Y aún hay más. En China, el apellido siempre se pronuncia delante del nombre, si bien este último apenas se emplea y sólo se usa el apellido. Así, nuestro protagonista, al que a lo largo de la novela denomino Cí Song, y a menudo, solo Cí, en realidad habría sido llamado por sus contemporáneos Song Cí y, comúnmente, sólo Song.

¿Por qué alteré el orden? Principalmente, por tres motivos. El primero, por asemejar la denominación a nuestra costumbre occidental, en la que el apellido figura siempre a continuación del nombre. El segundo, para evitar los problemas de comprensión que surgirían cuando en un mismo párrafo se hiciese referencia a hijos y padres cuyos nombres resultarían indistinguibles (Song y Song). Y el tercero, y aún más sorprendente, debido a la extraña coincidencia de que en aquel periodo la familia del emperador también portara el apellido Song (Tsong).

Una vez resuelto este problema, pasé a enfrentarme a un dilema mayor.
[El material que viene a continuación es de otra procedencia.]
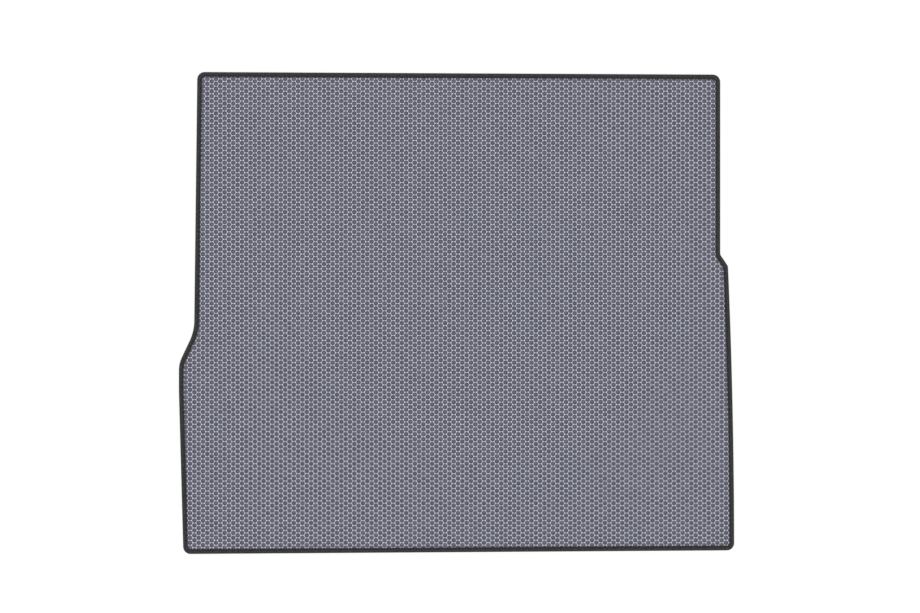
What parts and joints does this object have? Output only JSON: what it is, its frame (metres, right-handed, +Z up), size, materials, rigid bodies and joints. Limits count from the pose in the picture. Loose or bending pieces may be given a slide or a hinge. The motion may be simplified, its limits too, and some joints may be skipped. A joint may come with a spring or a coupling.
{
  "type": "car boot liner",
  "caption": "Flat liner for a car's boot floor: a foam sheet with hexagonal cells in its top, edged with a folded, sewn tape and stepped at both sides to clear the trim.",
  "frame": {"origin": "on the boot floor, at the centre of the underside's bounding box", "axes": "+X to the liner's right and along its width, +Y towards its far edge, +Z up out of the cells"},
  "size_m": [1.055, 0.9158, 0.01],
  "materials": {
    "foam": "matt bluish grey EVA foam, moulded",
    "tape": "black woven polyester tape, matt",
    "thread": "black polyester sewing thread"
  },
  "bodies": {
    "root": {"foam_sheet": "foam", "binding_tape": "tape", "needle_thread": "thread", "bobbin_thread": "thread"}
  },
  "joints": []
}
Quizá uno de los escollos más importantes que afronta cualquier escritor cuando resuelve escribir una novela con un trasfondo histórico es establecer cuánto de verdad y cuánto de ficción contendría un manuscrito que, por sus características, debía respetar escrupulosamente los datos disponibles.

A menudo he asistido a mesas redondas donde el tema de discusión consistía en discernir el concepto de novela histórica, debates en los que generalmente acababa dirimiéndose, con mayor o menor vehemencia, el grado, la calidad y la cantidad de historia que debía contener una novela —que, por definición, es un relato de ficción—, para considerarse realmente histórica. En numerosas ocasiones, los contertulios finalmente se avinieron a defender la clasificación que en su día hiciera el semiólogo Umberto Eco, quien en repetidos artículos estableció tres modalidades distintas: la novela romántica o de ambientación fantástica, en la que tanto los personajes, los hechos narrados y el trasfondo histórico resultaban absolutamente ficticios, pero cubiertos de una apariencia de veracidad (un ejemplo de esta división serían las novelas del ciclo artúrico de Bernard Cornwell). En segundo lugar, lo que Eco plantea como «obras de capa y espada», novelas en las que personajes históricos reales se ven embarcados, merced a la imaginación del autor, en situaciones ficticias que nunca sucedieron (en este apartado encontraríamos a autores como Walter Scott, Alejandro Dumas o León Tolstoi). Y, por último, las que el autor italiano bautiza como «novelas históricas propiamente dichas», que define como aquellas que emplean personajes ficticios que se desenvuelven en una situación históricamente real (y donde, obviamente, encaja su icónica
El nombre de la rosa)
.

En voces de muchos, faltarían aquí las biografías noveladas, las falsas memorias y los ensayos más o menos rigurosos.